In 17 days, Brittany Sanzo raised $675 for the homeless.
Sanzo, a sophomore social work major, is using the money to create care packages and fill them with items like shampoo, socks, food and deodorant. So far, she has 35 reusable bags full of supplies ready to be given out.
Sanzo and her boyfriend, Clay Alldredge, plan to travel to Philadelphia the third week of October and hand out the bags to homeless people. They will use the extra money to take homeless people out to dinner.
This generosity stems from Sanzo’s recent experiences with Project Homeless Connect in Hagerstown and Harrisburg. Project Homeless Connect gives homeless people the opportunity to receive medical and social services in a single location.
Last semester, Sanzo volunteered at the event in Hagerstown, Maryland, and had the chance to get to know some of the people living on the streets.
“I just kind of went to get community services hours at first, but then once I did it I loved it,” Sanzo said. Through her experience, Sanzo realized that homelessness can happen to anyone.
One of the people she met at the Harrisburg Project Homeless Connect was a veteran with a degree from the University of Mississippi.
She wants to talk to homeless people and learn about their history while helping them at the same time.
At the Farm Show Complex in Harrisburg, Sanzo asked homeless people what they needed the most so she could purchase helpful items for her care packages. Some of the most requested items were socks and razors.
Through her conversations, Sanzo learned about the circumstances that brought people to homelessness.
“He was in the south tower when it got hit in 9/11,” Sanzo said of a man she met through Project Homeless Connect. “He got PTSD (post-traumatic stress disorder) from it…he watched his friends die.”
The stories of these people changed Sanzo’s outlook on homelessness. Originally from Ocean City, New Jersey, Sanzo grew up in a wealthy community. “I came from a town where people live in million dollar houses,” Sanzo said.
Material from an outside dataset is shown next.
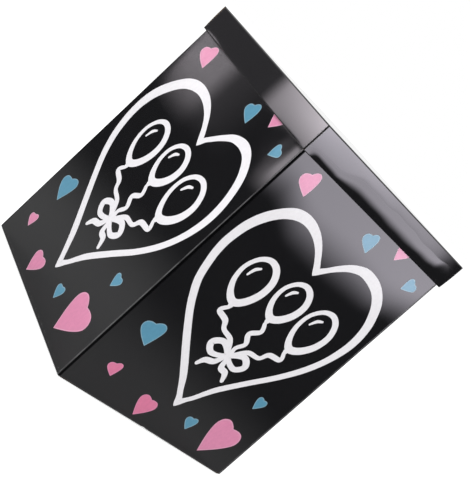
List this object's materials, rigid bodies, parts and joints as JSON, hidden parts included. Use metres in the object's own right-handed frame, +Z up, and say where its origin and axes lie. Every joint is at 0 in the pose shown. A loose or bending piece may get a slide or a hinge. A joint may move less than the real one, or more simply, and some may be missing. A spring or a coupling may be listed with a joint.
{
  "type": "gender reveal box",
  "caption": "Tall square board party box with a lift-off tray lid and folding bottom flaps, for releasing balloons.",
  "frame": {"origin": "middle of the footprint, on the surface the box stands on", "axes": "+Z up towards the lid, -Y out of the front panel, +X out of the right panel"},
  "size_m": [0.4616, 0.4616, 0.6],
  "materials": {
    "black_laminate": "gloss",
    "board_back": "matte"
  },
  "bodies": {
    "body": {"front_panel": "black_laminate", "right_panel": "black_laminate", "back_panel": "black_laminate", "left_panel": "black_laminate", "glue_flap": "board_back"},
    "flap_front": {"bottom_flap_front": "black_laminate"},
    "flap_back": {"bottom_flap_back": "black_laminate"},
    "flap_left": {"bottom_flap_left": "board_back"},
    "flap_right": {"bottom_flap_right": "board_back"},
    "lid": {"lid_top_panel": "black_laminate", "lid_rim_front": "black_laminate", "lid_rim_back": "black_laminate", "lid_rim_left": "black_laminate", "lid_rim_right": "black_laminate", "lid_inner_rim_front": "black_laminate", "lid_inner_rim_back": "black_laminate", "lid_inner_rim_left": "black_laminate", "lid_inner_rim_right": "black_laminate", "lid_tab_front_left": "black_laminate", "lid_tab_front_right": "black_laminate", "lid_tab_back_left": "black_laminate", "lid_tab_back_right": "black_laminate"}
  },
  "joints": [
    {"name": "lid_lift", "type": "slide", "parent": "body", "child": "lid", "axis": [0, 0, 1], "range_m": [0, 0.36]},
    {"name": "front_flap_fold", "type": "hinge", "parent": "body", "child": "flap_front", "pos_m": [0, -0.225, 0], "axis": [-1, 0, 0], "range_deg": [0, 180]},
    {"name": "back_flap_fold", "type": "hinge", "parent": "body", "child": "flap_back", "pos_m": [0, 0.225, 0], "axis": [1, 0, 0], "range_deg": [0, 180]},
    {"name": "left_flap_fold", "type": "hinge", "parent": "body", "child": "flap_left", "pos_m": [-0.2232, 0, 0.0033], "axis": [0, -1, 0], "range_deg": [0, 90]},
    {"name": "right_flap_fold", "type": "hinge", "parent": "body", "child": "flap_right", "pos_m": [0.2232, 0, 0.0033], "axis": [0, 1, 0], "range_deg": [0, 90]}
  ]
}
As a child, she visited Boston with her family and was startled by a homeless woman they passed on the street. “I was really very uneducated about poverty,” Sanzo said.
She feels that a lot of people are.
While preparing some of the care packages at the front desk in Presidents Hall, where Sanzo is a resident assistant, a resident approached her and asked what she was doing.
Once Sanzo explained, the resident made a generalization about most homeless people being drug addicts and alcoholics.
According to a 2010 study by the Substance Abuse and Mental Health Services Administration, 34.7 percent of homeless adults had chronic substance abuse issues. In Philadelphia, 31.2 percent of transitional homeless people and 50.5 percent of episodic homeless people had substance abuse issues.
That is not “most homeless people.”
“People judge homeless people so much and then you actually sit down, you talk with them and they’re not anything you would ever expect,” Sanzo said. “They’re humans too, regardless of their living situation.” In Harrisburg, Sanzo worked with a homeless man named Charles.
She ate with him, walked him around to different vendors, and just spent time with him. When Sanzo left, Charles cried.
Provoked by the experiences she had with Project Homeless Connect, Sanzo began fundraising in early September by asking friends and family for donations, and her website link kept spreading from there.
She plans to keep collecting donations to use the money for another round of care packages in the spring semester.